## What the task requires
In the entries that follow, how many lines contain "from"? Answer with the number only.

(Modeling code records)
━━━━━━━━━━━━━━━━━━━━

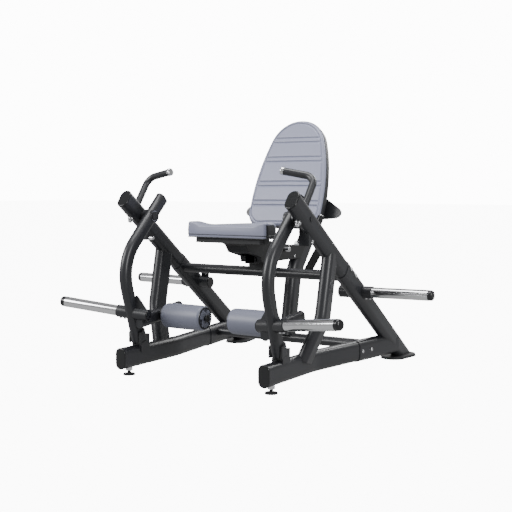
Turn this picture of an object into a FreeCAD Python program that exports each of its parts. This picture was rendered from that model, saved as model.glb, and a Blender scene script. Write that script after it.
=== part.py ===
# Plate-loaded leg machine with two independent lever arms, in millimetres.
#
# X points to the user's left-to-right width, Y to the rear, Z up. The origin is on
# the floor, in the middle of the machine's width and depth. Right-hand pieces are
# drawn and the left-hand ones are their mirror images.
import FreeCAD, Part
import math
import os

import Sketcher
from FreeCAD import Placement, Rotation, Vector

doc = FreeCAD.newDocument("leg_machine")
sheet = doc.addObject("Spreadsheet::Sheet", "Sheet")

# Driving dimensions. Depths are measured rearward from the front of the base tubes.
DIMENSIONS = {
    "mid_depth": 626.3,
    # flat-oval steel tubes: wide is the short axis of the section, tall the long one
    "tube_wall": 3, "base_wide": 55, "base_tall": 100, "upper_wide": 58, "upper_tall": 92,
    "rear_wide": 64, "rear_tall": 98, "bar_wide": 46, "bar_tall": 70, "collar_wall": 3,
    "arm_wide": 46, "arm_tall": 66, "carrier_wide": 42, "carrier_tall": 66,
    # where the side frames stand
    "base_side": 388, "base_height": 84, "base_bend": 420, "base_splay": 8.5, "base_length": 800,
    "upper_side": 455, "upper_depth": 117, "upper_height": 819,
    "foot_side": 486, "foot_depth": 1152, "foot_rise": 44, "foot_plate_depth": 1165,
    "upper_length": 640, "rear_start": 540,
    "foot_plate_long": 220, "foot_plate_wide": 120, "foot_plate_thick": 8, "foot_pad_thick": 5,
    "crossbar_depth": 589, "crossbar_height": 462, "low_bar_depth": 868, "low_bar_height": 100,
    # lever arms
    "pivot_along": 136, "arm_side": 385, "arm_top": 116, "arm_lean": 45.8, "arm_tuck": 17,
    "arm_bend": 210, "arm_foot_depth": 121, "arm_foot_height": 156, "shaft_radius": 12.5,
    "fit_gap": 0.05, "bearing_radius": 26, "bearing_thick": 14,
    # weight horns
    "horn_radius": 25, "sleeve_radius": 29, "horn_height": 288, "horn_inner": 80, "horn_collar": 73,
    "horn_tip": 351, "horn_cap": 25, "spigot_radius": 22, "horn_sweep": 13, "horn_rise": 6.5,
    "store_depth": 711, "store_above": 5, "store_inner": 384, "store_collar": 549,
    "store_tip": 829, "store_cap": 23, "store_rise": 0.7,
    # shin rollers
    "roller_radius": 60, "roller_inner": 76, "roller_outer": 300, "roller_depth": 234,
    "roller_height": 267, "core_radius": 30, "axle_radius": 12.5, "disc_thick": 9,
    "disc_radius": 52,
    # handles
    "handle_radius": 16.5, "handle_tip_side": 318, "handle_tip_depth": 281,
    "handle_tip_height": 944, "handle_corner_height": 918, "handle_bend": 46,
    # seat and back
    "seat_half": 220, "seat_front": 290, "seat_taper": 365, "seat_rear": 615, "seat_rear_half": 75,
    "seat_bottom": 640, "seat_thick": 58, "board_thick": 26, "board_inset": 30,
    "mast_wide": 60, "mast_tall": 104, "rail_wide": 60, "rail_tall": 68, "rail_low": 507,
    "rail_front": 500, "rail_rear": 1000, "back_front": 783, "back_low": 683, "back_lean": 21,
    "back_thick": 56, "shell_thick": 16, "carriage_wall": 8, "slide_gap": 0.6, "pin_radius": 6,
    # levelling feet
    "leveller_depth": 58, "leveller_disc": 28, "leveller_stem": 8,
}
for row, (alias, value) in enumerate(DIMENSIONS.items(), start=1):
    sheet.set(f"A{row}", alias)
    sheet.set(f"B{row}", str(value))
    sheet.setAlias(f"B{row}", alias)
doc.recompute()

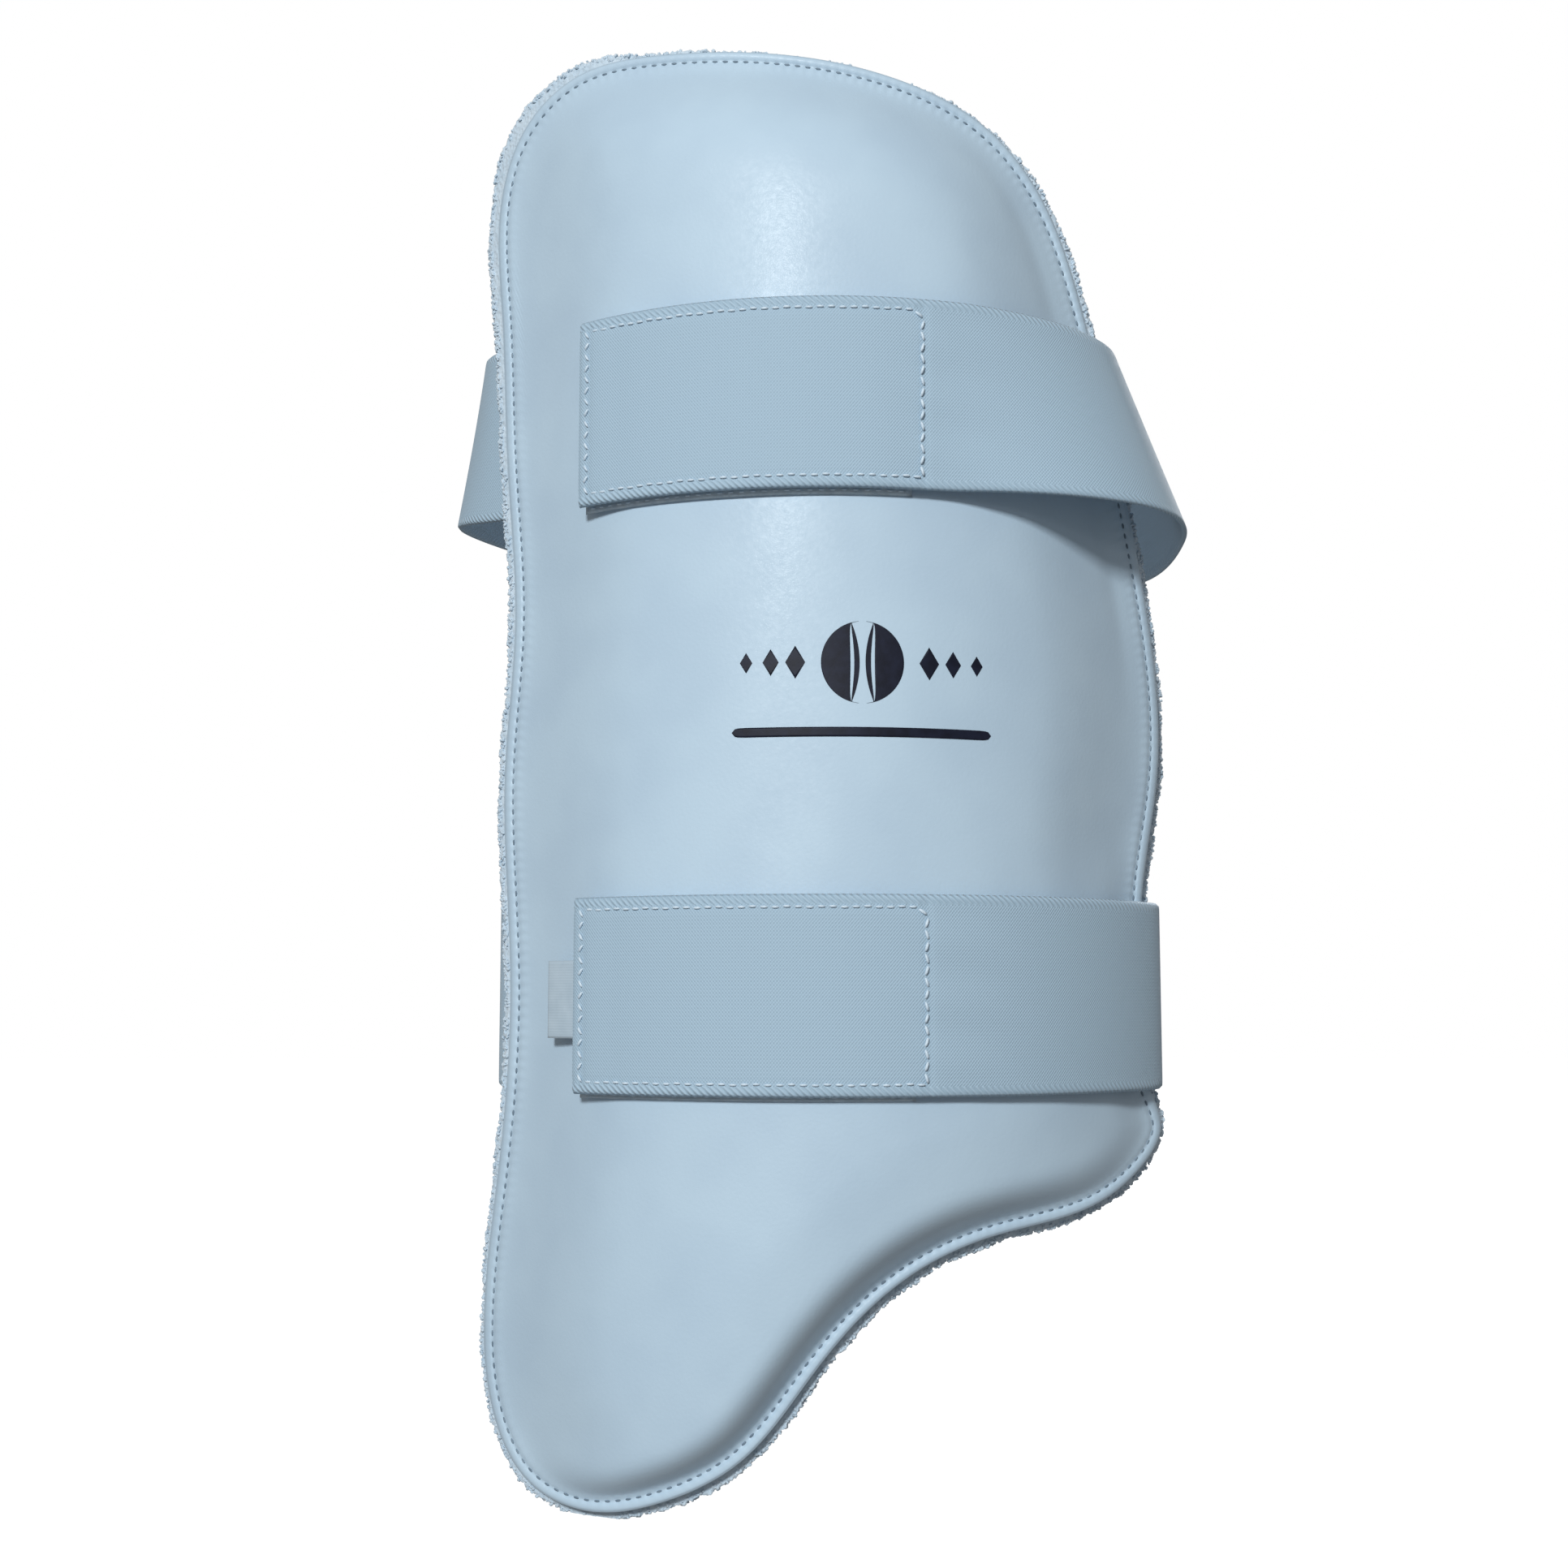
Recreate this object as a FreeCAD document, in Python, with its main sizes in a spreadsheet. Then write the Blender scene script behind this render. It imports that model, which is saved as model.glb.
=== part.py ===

━━━━━━━━━━━━━━━━━━━━

## Exercise output
3